DATASET ROWS:
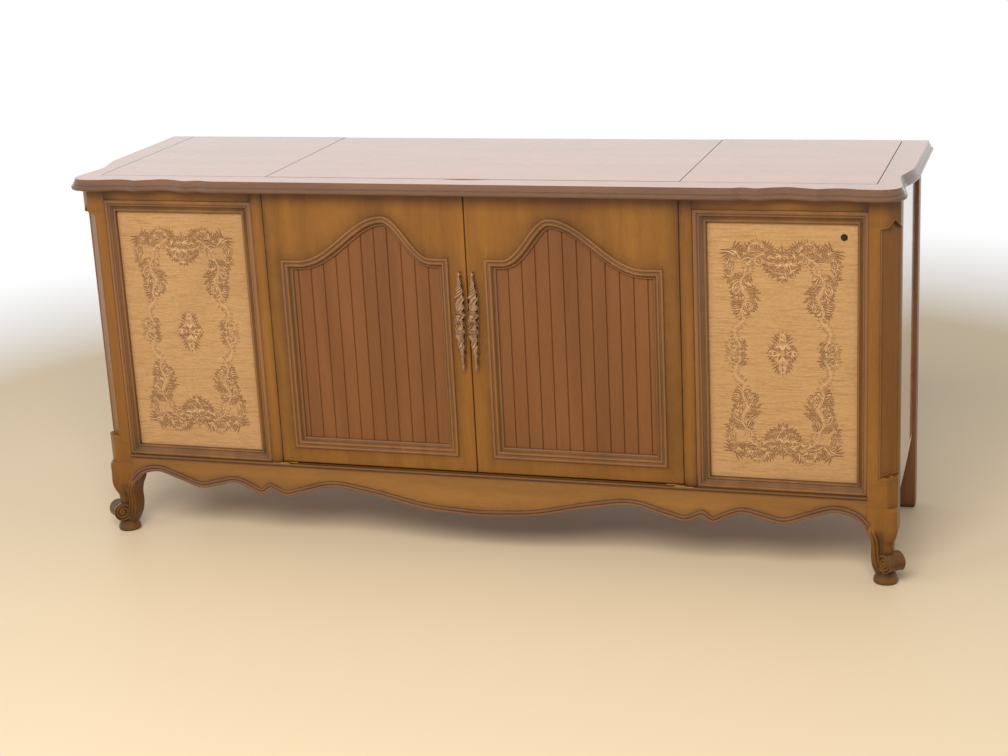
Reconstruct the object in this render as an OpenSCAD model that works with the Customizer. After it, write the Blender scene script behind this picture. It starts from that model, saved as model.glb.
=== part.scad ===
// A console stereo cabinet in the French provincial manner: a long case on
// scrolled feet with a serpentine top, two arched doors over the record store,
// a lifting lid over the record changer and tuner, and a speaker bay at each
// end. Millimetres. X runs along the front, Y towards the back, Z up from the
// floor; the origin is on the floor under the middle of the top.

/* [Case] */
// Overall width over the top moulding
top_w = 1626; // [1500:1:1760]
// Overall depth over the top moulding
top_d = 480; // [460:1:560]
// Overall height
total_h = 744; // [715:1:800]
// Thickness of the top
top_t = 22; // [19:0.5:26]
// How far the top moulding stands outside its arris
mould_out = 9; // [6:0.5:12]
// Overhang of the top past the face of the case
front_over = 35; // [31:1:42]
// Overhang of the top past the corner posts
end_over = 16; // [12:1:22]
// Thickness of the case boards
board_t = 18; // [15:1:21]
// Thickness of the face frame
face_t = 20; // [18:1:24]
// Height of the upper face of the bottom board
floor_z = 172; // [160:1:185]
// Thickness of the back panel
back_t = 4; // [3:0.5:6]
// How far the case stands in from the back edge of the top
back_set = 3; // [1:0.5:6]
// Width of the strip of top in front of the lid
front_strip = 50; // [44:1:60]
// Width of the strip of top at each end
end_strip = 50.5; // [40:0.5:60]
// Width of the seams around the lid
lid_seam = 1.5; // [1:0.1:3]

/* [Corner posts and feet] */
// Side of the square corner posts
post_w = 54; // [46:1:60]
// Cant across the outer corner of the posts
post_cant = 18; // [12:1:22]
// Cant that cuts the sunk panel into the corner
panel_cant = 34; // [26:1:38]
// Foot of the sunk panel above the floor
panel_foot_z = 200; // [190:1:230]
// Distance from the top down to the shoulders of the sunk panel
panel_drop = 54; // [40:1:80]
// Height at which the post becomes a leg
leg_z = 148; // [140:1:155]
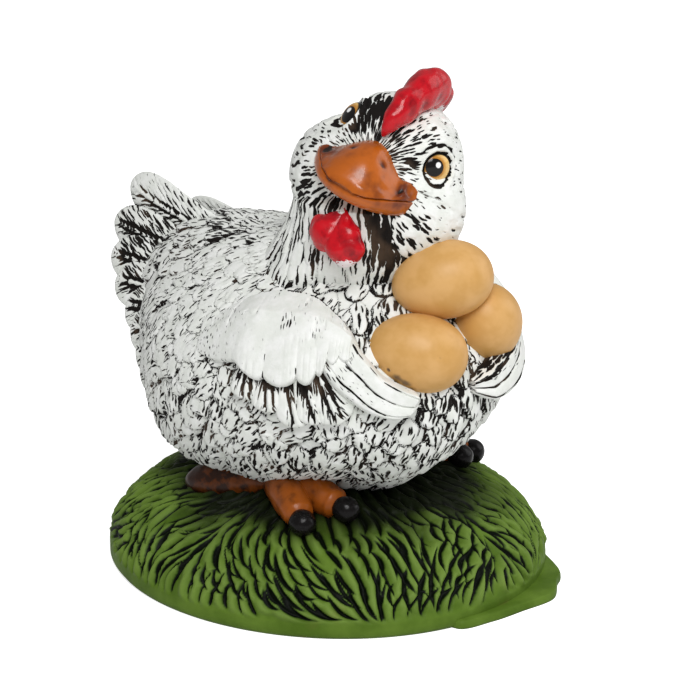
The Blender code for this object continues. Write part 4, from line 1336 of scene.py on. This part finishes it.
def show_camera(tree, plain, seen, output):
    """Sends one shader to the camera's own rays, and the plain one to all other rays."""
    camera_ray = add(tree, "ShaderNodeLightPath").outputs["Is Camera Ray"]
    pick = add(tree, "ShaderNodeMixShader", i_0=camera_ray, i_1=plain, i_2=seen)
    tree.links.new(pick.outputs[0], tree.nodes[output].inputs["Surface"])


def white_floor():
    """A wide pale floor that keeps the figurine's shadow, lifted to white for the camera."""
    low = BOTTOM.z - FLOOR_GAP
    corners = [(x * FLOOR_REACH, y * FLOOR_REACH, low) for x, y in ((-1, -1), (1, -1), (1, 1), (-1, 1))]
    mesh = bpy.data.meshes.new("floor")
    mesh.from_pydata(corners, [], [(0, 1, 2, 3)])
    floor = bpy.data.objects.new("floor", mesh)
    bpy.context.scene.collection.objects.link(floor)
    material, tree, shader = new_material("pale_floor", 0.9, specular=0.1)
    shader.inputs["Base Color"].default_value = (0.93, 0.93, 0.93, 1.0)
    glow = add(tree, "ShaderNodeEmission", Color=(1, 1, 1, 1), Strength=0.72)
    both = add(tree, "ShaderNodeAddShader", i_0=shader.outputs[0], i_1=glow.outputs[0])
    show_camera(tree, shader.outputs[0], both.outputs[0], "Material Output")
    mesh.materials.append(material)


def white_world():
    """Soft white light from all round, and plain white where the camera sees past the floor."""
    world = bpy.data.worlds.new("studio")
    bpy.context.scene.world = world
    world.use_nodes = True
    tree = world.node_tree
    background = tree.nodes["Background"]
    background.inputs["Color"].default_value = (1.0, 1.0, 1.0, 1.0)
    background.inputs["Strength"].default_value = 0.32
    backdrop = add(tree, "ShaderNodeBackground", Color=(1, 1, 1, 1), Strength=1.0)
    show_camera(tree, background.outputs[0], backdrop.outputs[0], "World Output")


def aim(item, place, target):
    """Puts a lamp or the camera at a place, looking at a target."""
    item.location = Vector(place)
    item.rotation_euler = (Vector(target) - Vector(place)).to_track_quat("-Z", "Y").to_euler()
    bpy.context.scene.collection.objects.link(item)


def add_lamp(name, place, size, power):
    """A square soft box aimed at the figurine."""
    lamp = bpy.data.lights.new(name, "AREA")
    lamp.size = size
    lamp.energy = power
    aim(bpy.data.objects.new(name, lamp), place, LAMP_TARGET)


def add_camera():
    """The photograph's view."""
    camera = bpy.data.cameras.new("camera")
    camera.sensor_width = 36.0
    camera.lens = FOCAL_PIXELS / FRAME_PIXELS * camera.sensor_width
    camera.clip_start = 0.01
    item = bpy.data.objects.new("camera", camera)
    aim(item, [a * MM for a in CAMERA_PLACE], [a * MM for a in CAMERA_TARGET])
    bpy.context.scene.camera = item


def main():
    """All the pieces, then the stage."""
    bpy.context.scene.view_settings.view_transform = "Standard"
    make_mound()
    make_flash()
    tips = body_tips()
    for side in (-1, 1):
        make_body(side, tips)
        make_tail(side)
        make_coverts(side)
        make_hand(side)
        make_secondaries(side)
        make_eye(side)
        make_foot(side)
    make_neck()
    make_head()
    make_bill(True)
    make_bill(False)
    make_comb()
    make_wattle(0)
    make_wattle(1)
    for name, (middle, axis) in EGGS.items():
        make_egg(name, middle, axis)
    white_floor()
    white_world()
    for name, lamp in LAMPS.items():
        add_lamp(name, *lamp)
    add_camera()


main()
---
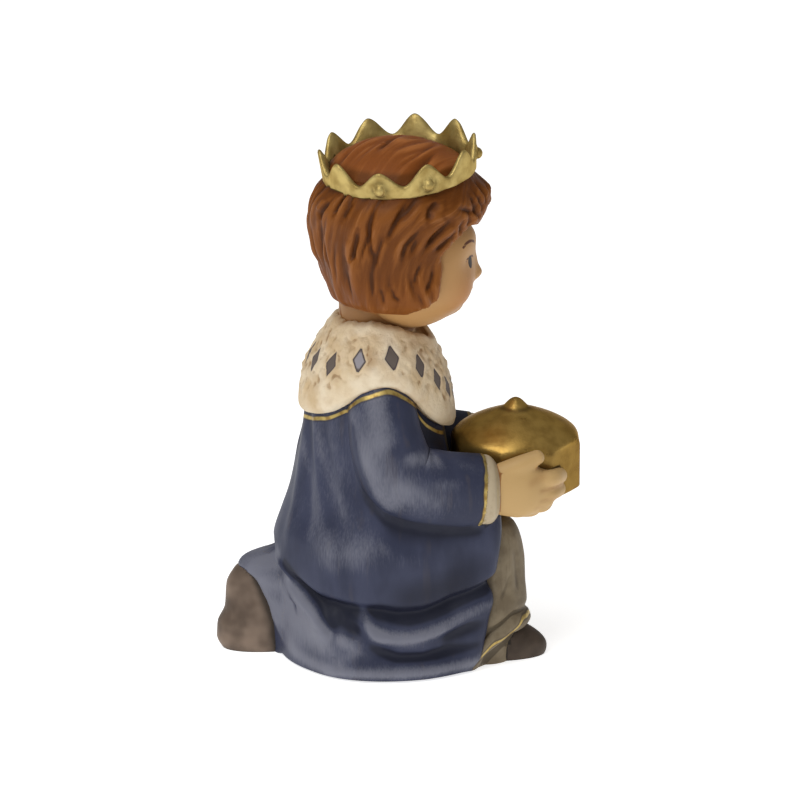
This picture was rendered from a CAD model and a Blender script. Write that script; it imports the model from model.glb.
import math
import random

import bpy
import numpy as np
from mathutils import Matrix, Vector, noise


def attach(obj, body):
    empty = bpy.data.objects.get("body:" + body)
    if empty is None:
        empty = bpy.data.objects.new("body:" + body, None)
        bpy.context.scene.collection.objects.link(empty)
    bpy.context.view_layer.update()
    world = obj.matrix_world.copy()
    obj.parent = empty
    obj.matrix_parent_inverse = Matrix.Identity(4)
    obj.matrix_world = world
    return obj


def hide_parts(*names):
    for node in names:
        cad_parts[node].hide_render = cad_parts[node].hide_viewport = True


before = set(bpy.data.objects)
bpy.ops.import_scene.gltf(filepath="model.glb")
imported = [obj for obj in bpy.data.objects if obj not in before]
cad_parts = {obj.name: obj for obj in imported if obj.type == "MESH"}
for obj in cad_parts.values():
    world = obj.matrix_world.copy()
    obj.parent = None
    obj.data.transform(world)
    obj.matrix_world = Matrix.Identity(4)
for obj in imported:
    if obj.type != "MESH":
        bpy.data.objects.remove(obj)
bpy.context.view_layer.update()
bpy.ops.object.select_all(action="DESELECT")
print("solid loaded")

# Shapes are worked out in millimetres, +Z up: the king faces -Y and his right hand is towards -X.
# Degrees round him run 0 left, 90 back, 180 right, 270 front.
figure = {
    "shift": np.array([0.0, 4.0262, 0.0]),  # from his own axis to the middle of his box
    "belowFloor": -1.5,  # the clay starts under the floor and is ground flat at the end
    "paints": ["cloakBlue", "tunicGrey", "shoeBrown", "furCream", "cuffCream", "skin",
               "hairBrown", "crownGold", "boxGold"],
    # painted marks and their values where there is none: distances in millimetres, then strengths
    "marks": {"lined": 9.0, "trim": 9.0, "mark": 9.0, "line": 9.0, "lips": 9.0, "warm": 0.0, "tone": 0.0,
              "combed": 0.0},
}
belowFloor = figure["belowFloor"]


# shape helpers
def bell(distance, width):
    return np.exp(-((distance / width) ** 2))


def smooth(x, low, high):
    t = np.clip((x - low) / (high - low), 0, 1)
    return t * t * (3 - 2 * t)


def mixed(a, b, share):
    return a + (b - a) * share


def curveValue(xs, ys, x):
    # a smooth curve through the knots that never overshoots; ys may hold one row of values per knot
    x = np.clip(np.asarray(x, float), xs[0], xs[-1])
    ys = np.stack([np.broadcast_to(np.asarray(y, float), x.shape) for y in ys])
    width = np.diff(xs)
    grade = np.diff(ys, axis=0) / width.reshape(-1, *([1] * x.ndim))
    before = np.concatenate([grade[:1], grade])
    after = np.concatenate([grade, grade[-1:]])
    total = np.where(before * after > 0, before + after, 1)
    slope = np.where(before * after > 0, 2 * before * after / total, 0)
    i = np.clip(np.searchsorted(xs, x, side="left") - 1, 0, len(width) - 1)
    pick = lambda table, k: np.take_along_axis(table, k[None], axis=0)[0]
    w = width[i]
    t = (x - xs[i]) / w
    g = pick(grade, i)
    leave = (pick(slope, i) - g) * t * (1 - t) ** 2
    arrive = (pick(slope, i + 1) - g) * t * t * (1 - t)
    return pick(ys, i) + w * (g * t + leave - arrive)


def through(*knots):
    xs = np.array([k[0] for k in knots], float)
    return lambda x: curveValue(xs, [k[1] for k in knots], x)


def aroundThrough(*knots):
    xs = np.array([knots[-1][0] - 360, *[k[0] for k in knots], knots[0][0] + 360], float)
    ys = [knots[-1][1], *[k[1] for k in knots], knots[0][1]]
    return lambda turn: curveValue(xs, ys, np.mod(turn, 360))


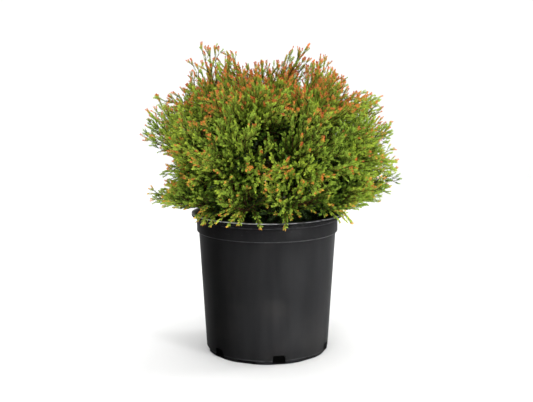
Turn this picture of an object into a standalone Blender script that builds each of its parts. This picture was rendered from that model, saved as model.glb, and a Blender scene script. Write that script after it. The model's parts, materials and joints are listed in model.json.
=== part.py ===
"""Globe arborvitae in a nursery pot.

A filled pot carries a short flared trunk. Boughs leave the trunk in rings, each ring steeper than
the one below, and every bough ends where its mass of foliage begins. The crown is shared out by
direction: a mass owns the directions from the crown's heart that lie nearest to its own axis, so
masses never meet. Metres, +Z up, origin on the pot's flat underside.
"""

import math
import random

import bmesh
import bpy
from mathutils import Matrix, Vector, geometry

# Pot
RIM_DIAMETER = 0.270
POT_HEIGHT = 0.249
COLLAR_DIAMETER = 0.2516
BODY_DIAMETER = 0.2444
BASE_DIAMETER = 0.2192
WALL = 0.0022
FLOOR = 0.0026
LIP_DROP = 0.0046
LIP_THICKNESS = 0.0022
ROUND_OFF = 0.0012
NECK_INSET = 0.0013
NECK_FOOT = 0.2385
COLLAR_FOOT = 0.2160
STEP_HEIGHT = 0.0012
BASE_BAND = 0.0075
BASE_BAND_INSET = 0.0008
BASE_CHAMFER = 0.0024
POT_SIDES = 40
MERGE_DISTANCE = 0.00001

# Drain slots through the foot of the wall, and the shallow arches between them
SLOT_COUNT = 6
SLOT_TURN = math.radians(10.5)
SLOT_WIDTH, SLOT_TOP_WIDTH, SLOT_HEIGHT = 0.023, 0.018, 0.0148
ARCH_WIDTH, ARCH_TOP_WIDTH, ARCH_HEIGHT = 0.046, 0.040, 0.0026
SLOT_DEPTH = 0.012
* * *
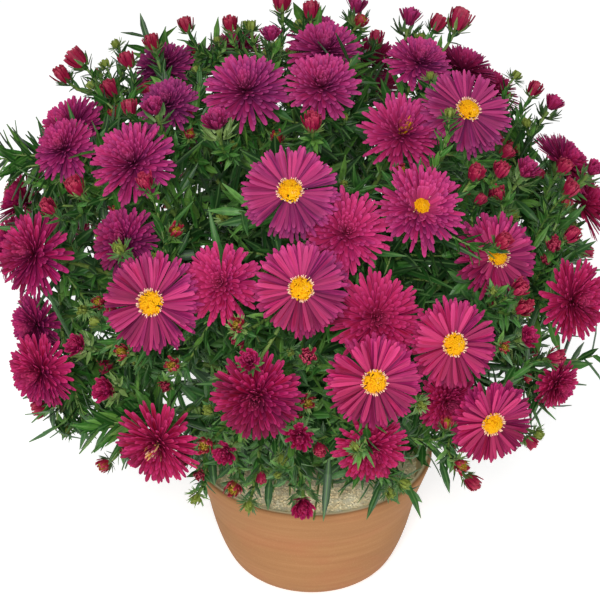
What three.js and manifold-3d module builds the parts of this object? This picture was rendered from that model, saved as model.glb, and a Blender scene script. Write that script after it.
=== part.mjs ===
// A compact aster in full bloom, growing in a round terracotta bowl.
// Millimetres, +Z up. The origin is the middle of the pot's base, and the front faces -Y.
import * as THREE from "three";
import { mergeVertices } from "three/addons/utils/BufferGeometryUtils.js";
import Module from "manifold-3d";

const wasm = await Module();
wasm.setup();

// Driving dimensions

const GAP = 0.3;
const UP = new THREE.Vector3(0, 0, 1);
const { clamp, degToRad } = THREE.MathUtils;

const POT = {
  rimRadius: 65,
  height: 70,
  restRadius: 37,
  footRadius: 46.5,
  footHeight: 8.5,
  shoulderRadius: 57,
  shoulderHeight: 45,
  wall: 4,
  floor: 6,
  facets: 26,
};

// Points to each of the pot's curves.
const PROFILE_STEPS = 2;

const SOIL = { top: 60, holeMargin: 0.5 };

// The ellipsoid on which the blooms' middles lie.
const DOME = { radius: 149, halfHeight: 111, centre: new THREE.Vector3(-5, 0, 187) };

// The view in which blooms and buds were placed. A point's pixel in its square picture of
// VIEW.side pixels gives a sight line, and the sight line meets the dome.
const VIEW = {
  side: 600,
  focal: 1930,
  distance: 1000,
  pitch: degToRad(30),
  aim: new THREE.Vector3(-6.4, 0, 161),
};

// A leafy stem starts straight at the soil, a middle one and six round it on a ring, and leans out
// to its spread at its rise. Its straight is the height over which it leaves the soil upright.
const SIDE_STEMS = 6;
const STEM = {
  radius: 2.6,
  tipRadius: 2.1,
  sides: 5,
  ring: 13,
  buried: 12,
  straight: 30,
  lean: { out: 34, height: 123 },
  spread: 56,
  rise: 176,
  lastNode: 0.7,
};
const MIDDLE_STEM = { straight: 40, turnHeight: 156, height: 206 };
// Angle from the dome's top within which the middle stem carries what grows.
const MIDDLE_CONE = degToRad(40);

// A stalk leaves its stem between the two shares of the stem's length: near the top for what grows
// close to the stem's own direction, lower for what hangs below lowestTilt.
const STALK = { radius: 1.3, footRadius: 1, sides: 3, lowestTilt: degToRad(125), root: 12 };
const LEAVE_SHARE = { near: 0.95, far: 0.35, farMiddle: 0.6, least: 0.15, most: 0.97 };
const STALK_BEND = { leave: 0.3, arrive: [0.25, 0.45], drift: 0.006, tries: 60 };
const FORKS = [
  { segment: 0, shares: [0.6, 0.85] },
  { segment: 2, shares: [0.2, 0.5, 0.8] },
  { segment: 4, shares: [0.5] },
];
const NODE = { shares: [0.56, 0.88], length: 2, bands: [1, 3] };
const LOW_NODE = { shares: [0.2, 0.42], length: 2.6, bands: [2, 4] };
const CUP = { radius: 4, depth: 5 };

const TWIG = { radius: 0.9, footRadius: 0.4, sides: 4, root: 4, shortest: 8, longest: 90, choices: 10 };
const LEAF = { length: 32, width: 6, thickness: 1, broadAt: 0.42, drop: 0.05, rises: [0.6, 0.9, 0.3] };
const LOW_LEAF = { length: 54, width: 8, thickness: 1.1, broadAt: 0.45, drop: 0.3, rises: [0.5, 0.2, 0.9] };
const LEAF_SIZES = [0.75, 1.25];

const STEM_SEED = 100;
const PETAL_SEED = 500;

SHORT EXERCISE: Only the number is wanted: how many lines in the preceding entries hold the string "builds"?

ANSWER TO THIS EXERCISE: 2